The bid to take Wing Tai private is widely seen as a move to streamline WTH’s businesses.

It comes at a time when Wing Tai is seeing some improvements in its financial performance despite still facing headwinds to its business, what with the high-end property market in Malaysia turning soft and consumer retail spending remaining sluggish.

Some Singaporean analysts say the takeover offer could turn out to be a re-rating catalyst for WTH’s shares. It’s been suggested that interests in WTH could also be spurred, as investors who still want to have exposure to Wing Tai’s business in Malaysia will soon have to go through WTH.

According to UOBKayHian, for one, the takeover of Wing Tai could raise WTH’s earnings per share (EPS) by 36.3% to S$1.24 (RM3.83) and net tangible asset per share by 1.5% to S$4.10 vis-a-vis the values in the financial year ended June 30, 2016.

Since the announcement of the takeover offer, WTH’s shares have gained eight sen to close at S$1.92 yesterday.

Similarly, Wing Tai’s shares have jumped and they have been trading near the offer price in the last few days. It closed at RM1.78 yesterday.

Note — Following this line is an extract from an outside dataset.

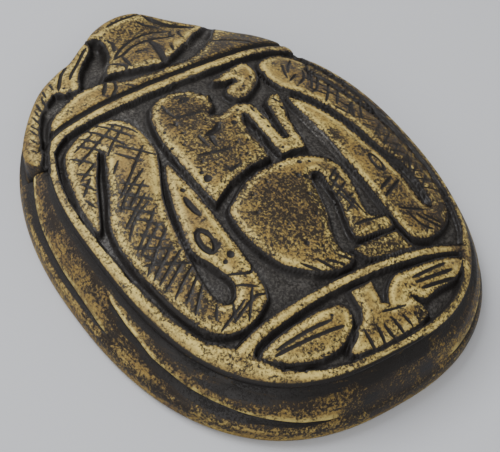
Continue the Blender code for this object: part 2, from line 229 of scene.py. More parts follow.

One analyst notes it won’t be surprising if the parties acting in concert with the joint offerors are accummulating Wing Tai’s shares from the open market to increase their holdings in the company to ease the takeover process.

He says it may be difficult for minority shareholders in Wing Tai to hold out for a better offer, as the joint offerors are not expected to face any difficulty in raising their stakes to more than 75%.

He further notes that only less than 15% shares in Wing Tai are held collectively by institutional investors, who are more likely to have the holding power.

“Even if they stand together, it will be difficult to pose any challenge to the offer,” he explains.

For the nine months ended March 31, 2017, Wing Tai saw its net profit increase 21.7% to RM26mil from RM21.4mil in the corresponding period last year, driven by the retail segment.

During the period in review, the company’s revenue increased 12.6% to RM240.3mil from RM213.4mil in the previous correponding period, and its EPS increased to 5.48 sen from 4.87 sen previously.